*PROBLEM STATEMENT*
Output exactly the lines from the first one down to the line containing "ARCH_SKEW = 0.92", inclusive.

*INFORMATION SHOWN*
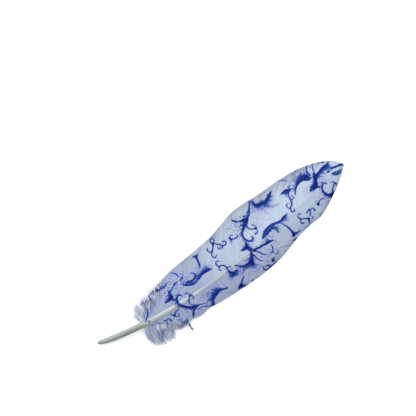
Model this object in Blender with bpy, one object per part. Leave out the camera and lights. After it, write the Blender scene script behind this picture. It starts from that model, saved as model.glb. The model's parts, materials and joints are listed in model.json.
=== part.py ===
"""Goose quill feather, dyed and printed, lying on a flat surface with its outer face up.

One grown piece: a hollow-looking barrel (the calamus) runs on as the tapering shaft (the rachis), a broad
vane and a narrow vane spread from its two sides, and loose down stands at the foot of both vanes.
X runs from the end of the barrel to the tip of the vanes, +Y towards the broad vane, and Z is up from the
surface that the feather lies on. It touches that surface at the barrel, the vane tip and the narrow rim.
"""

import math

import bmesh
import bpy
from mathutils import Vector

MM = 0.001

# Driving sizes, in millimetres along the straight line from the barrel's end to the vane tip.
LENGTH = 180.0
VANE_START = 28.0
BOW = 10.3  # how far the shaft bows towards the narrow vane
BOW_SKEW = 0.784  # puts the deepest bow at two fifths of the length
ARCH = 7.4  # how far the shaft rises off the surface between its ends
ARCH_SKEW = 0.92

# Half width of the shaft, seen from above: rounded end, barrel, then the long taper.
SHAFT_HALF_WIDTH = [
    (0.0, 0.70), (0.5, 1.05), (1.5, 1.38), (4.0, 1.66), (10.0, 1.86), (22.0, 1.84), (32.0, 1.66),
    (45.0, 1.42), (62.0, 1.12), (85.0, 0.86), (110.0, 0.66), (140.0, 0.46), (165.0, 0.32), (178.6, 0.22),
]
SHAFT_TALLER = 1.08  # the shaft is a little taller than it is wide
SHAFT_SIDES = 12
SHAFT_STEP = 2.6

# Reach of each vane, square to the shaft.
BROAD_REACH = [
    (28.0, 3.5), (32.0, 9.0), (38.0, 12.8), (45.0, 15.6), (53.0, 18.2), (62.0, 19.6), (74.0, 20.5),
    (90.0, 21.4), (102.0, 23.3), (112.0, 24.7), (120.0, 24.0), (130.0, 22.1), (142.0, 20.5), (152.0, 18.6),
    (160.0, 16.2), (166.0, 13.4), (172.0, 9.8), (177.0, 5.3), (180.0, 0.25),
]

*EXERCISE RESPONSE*
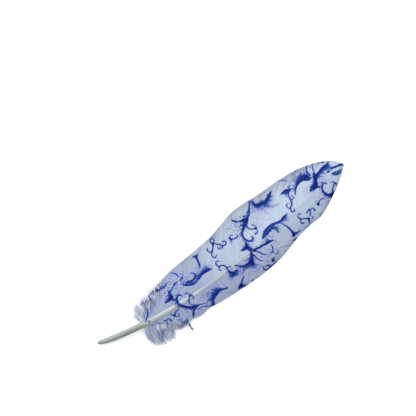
Model this object in Blender with bpy, one object per part. Leave out the camera and lights. After it, write the Blender scene script behind this picture. It starts from that model, saved as model.glb. The model's parts, materials and joints are listed in model.json.
=== part.py ===
"""Goose quill feather, dyed and printed, lying on a flat surface with its outer face up.

One grown piece: a hollow-looking barrel (the calamus) runs on as the tapering shaft (the rachis), a broad
vane and a narrow vane spread from its two sides, and loose down stands at the foot of both vanes.
X runs from the end of the barrel to the tip of the vanes, +Y towards the broad vane, and Z is up from the
surface that the feather lies on. It touches that surface at the barrel, the vane tip and the narrow rim.
"""

import math

import bmesh
import bpy
from mathutils import Vector

MM = 0.001

# Driving sizes, in millimetres along the straight line from the barrel's end to the vane tip.
LENGTH = 180.0
VANE_START = 28.0
BOW = 10.3  # how far the shaft bows towards the narrow vane
BOW_SKEW = 0.784  # puts the deepest bow at two fifths of the length
ARCH = 7.4  # how far the shaft rises off the surface between its ends
ARCH_SKEW = 0.92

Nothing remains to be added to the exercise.